Before jumping into the complexities, let’s understand the basic form of $lookup. In its simplest format, $lookup can perform an equality match between a field from the documents in the collection on which you’re aggregating (the local field) and a field from the documents in the collection you’re joining with (the foreign field). The result is a new array of matched document(s) from the foreign collection inside each of the original documents.

db.orders.aggregate([
    {
        $lookup: {
            from: "items",
            localField: "itemId",
            foreignField: "_id",
            as: "itemDetails"
        }
    }
]);

This query would match an ‘itemId’ in the ‘orders’ collection with the ‘_id’ in the ‘items’ collection, embedding the matching ‘items’ documents inside the ‘order’ documents under the field ‘itemDetails’. It’s the MongoDB equivalent of a SQL LEFT OUTER JOIN.

Creating More Complex Joins Using $pipeline

Now, let’s enter the $pipeline option within $lookup. This feature allows you to go beyond simple equality matches and specify an aggregation pipeline that executes on the foreign collection. This pipeline defines more complex filtering, projection, and joining conditions, making $lookup a much more versatile operator.

db.orders.aggregate([
    {
        $lookup: {
            from: "items",
            let: { orderItemId: "$itemId", orderQty: "$quantity" },
            pipeline: [
                { $match: {
                    $expr: {
                        $and: [
                            { $eq: ["$_id",  "$orderItemId"] },
                            { $gte: ["$stockQty", "$orderQty"] }
                        ]
                    }
                }},
                { $project: { itemName: 1, price: 1 } }
            ],
            as: "itemDetails"
        }
    }
]);

This aggregation performs a more complex join that not only matches ‘itemId’ but also ensures that the quantity of the item in stock (‘stockQty’) is enough to satisfy the order quantity amount. The results include only the ‘itemName’ and ‘price’ fields for matching items. The $let operator allows us to declare variables that represent fields in the input documents, which we can then use in our pipeline stages that execute against the foreign collection.

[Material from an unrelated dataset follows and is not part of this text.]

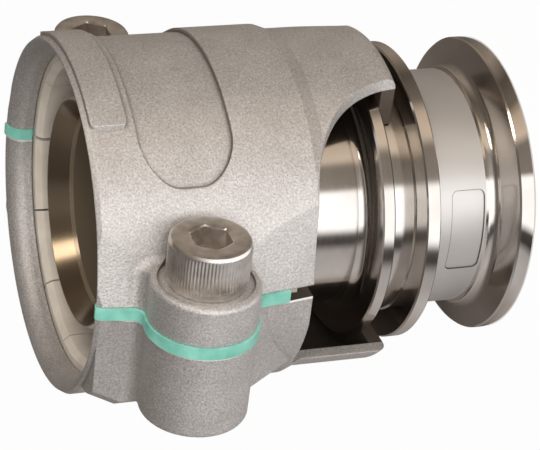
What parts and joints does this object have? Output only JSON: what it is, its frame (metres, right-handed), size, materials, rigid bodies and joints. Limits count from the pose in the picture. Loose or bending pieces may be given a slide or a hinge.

Hands-on Examples of Using $pipeline in $lookup

Example 1: Filtering Joined Documents

db.orders.aggregate([
    {
        $lookup: {
            from: "customers",
            let: { orderId: "$_id", customerAge: 25 },
            pipeline: [
                { $match: {
                    $expr: {
                        $and: [
                            { $eq: ["$orderId", "$orders_id"] },
                            { $gt: ["$age", "$customerAge"] }
                        ]
                    }
                }},
                { $project: { _id: 0, name: 1, age: 1 } }
            ],
            as: "customerDetails"
        }
    }
]);

In this first example, we are performing a lookup from the orders collection to the customers collection to match orders with customers older than 25. We are projecting only the relevant fields of name and age into the resulting customerDetails array, excluding the _id field.

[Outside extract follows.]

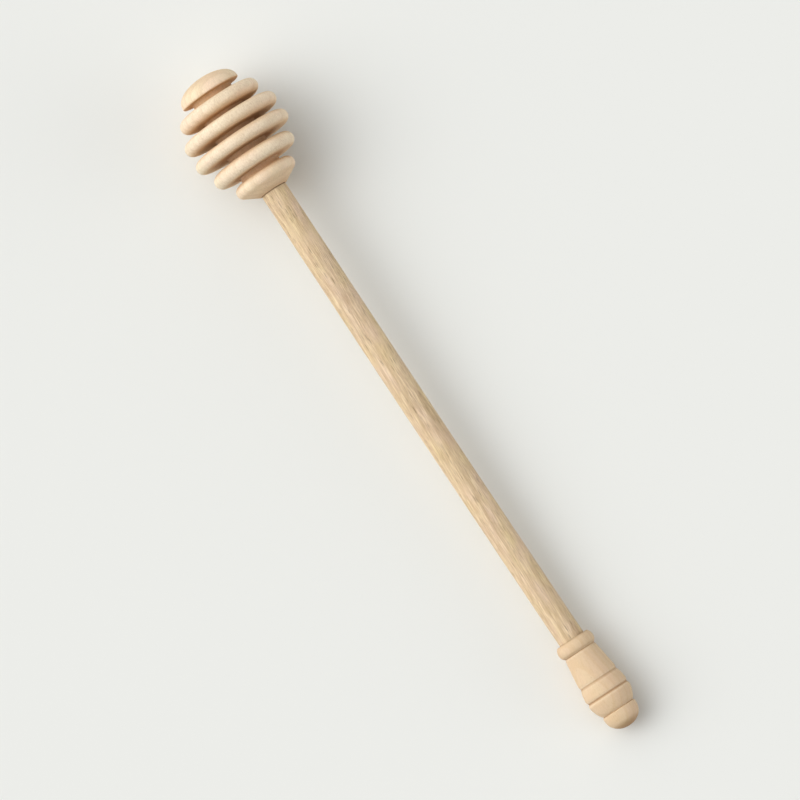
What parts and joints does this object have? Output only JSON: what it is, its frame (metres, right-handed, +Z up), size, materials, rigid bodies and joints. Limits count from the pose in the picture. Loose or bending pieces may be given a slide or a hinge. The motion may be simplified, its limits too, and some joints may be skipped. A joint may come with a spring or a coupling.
{
  "type": "honey dipper",
  "caption": "Turned wooden honey dipper: a grooved beehive head that holds honey, glued on a slim dowel handle with a beaded end knob.",
  "frame": {"origin": "bottom centre of the bounding box of the dipper as it rests on a table, on one disc of the head and the beads of the knob", "axes": "+X along the table from the knob to the head, +Z up, +Y to the left of +X; the dipper's own axis rises 2.6 degrees from the knob to the head"},
  "size_m": [0.1782, 0.0248, 0.0249],
  "materials": {
    "head_wood": "sanded bare hardwood, pale cream, fine straight grain, slightly fuzzy in the grooves",
    "dowel_wood": "sanded bare dowel stock, yellower, with short open grain streaks along its length",
    "knob_wood": "sanded bare hardwood, warm pale tan, fine straight grain, darker end grain on the button"
  },
  "bodies": {
    "root": {"dipper_head": "head_wood", "handle_dowel": "dowel_wood", "end_knob": "knob_wood"}
  },
  "joints": []
}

Example 2: Chains of Lookups

db.orders.aggregate([
    {
        $lookup: {
            from: "items",
            let: { itemId: "$itemId" },
            pipeline: [
                { $match: { $expr: { $eq: ["$_id",  "$itemId"] } } },
                { $lookup: {
                    from: "suppliers",
                    let: { supplierId: "$supplierId" },
                    pipeline: [
                        { $match: { $expr: { $eq: ["$_id", "$supplierId"] } } },
                        { $project: { _id: 0, name: 1, rating: 1 } }
                    ],
                    as: "supplierDetails"
                }},
                { $project: { _id: 0, itemName: 1, price: 1, supplierDetails: 1 } }
            ],
            as: "itemDetails"
        }
    }
]);

In this sophisticated example, we incorporated a second lookup within the pipeline of the first. This allows us to not only join the items and orders but to further join the supplier details, effectively creating a chain of lookups. This is powerful for modeling relational data structures in a non-relational database like MongoDB.

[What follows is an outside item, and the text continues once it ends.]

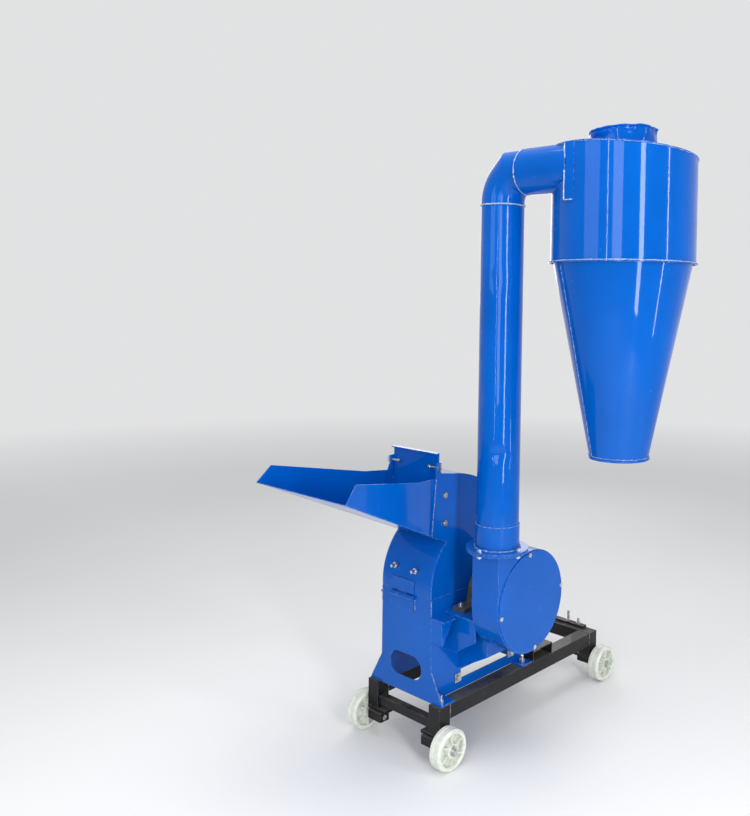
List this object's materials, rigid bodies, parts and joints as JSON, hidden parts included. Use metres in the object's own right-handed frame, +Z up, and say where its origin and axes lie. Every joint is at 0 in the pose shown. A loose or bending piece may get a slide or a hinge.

Example 3: Grouping and Summarizing

db.orders.aggregate([
    {
        $lookup: {
            from: "items",
            let: { orderItemId: "$itemId" },
            pipeline: [
                { $match: { $expr: { $eq: ["$_id", "$orderItemId"] } } },
                { $group: {
                    _id: "$categoryId",
                    totalSales: { $sum: { $multiply: ["$price", "$quantityOrdered"] } }
                }}
            ],
                    as: "itemSummary"
        }
    }
]);

Here we see an example of aggregation within the lookup by categorizing items and calculating total sales for each category. The $group stage is applied after the lookup match, which allows us to summarize data at a level that is more granular than the order level.

Final Notes on Performance and Use Cases

The flexibility offered by the $lookup operator with $pipeline support significantly boosts the ability to answer complex queries in MongoDB. However, use this feature judiciously as each lookup incurs a performance cost, especially as the complexity of the pipelines and the size of the data increase. Ensure that you create appropriate indexes to support your queries.

Conclusion

This tutorial has provided a deep dive into MongoDB’s $lookup operator with a particular focus on the $pipeline sub-feature. Through step-by-step examples, we examined how to craft basic to advanced joins and aggregate data efficiently. Effective use of $lookup enhances the overall flexibility of MongoDB, illustrating its capabilities as a robust option for handling complex queries and relational data patterns.